FN15. Because pagination for the United States Reports remains unavailable, the Court will use the Supreme Court Reporter when citing Altria.
Explicit statutory or regulatory language provides the clearest expression of preemptive intent. See English v. Gen. Elec. Co., 496 U.S. 72, 79 (1990); Hillsborough County v. Automated Med. Lab., Inc., 471 U.S. 707, 713 (1985) (acknowledging and citing authorities holding that "state laws can be pre-empted by federal regulations as well as by federal statutes"). But, federal law also may preempt state law impliedly "[w]hen Congress intends federal law to occupy the field" regulated by the statute or "to the extent" state law creates "any conflict with a federal statute." Crosby, 530 U.S. at 372 (internal quotation marks and citations omitted).
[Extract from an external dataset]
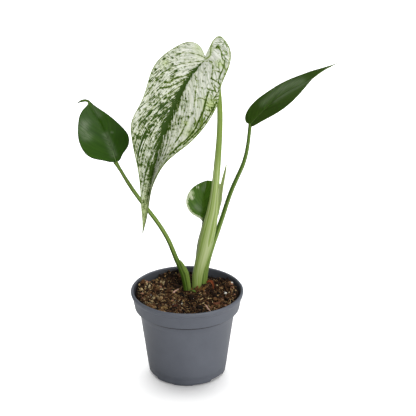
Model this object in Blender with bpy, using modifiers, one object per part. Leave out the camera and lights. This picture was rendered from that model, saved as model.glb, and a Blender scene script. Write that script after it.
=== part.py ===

Although not "rigidly distinct" conceptually, courts generally refer to these three broad categories as express, field, and conflict (or obstacle) preemption. English, 496 U.S. at 79 n. 5. The Political Committees raise preemption arguments under all three varieties.
B. The Court Narrowly Construes FECA's Express Preemption Provision
"When Congress has considered the issue of pre-emption and has included in the enacted legislation a provision explicitly addressing that issue, and when that provision provides a reliable indicium of congressional intent with respect to state authority, there is no need to infer congressional intent to pre-empt state laws from the substantive provisions of the legislation." Cipollone, 505 U.S. at 517 (internal quotation marks and citations omitted). "[W]hen the text of a pre-emption clause is susceptible of more than one plausible reading," however, "courts ordinarily accept the reading that disfavors pre-emption." Altria, 129 S.Ct. at 543 (internal quotation marks and citation omitted). Because express and field preemption often operate "no different[ly] in practice," in many FECA cases "[t]he only real issue" for the court to determine "is the [preemption provision's] effective reach." Teper v. Miller, 82 F.3d 989, 994 n. 5 (11th Cir.1996). Here, the Court analyzes the Political Committees' express and field preemption arguments separately.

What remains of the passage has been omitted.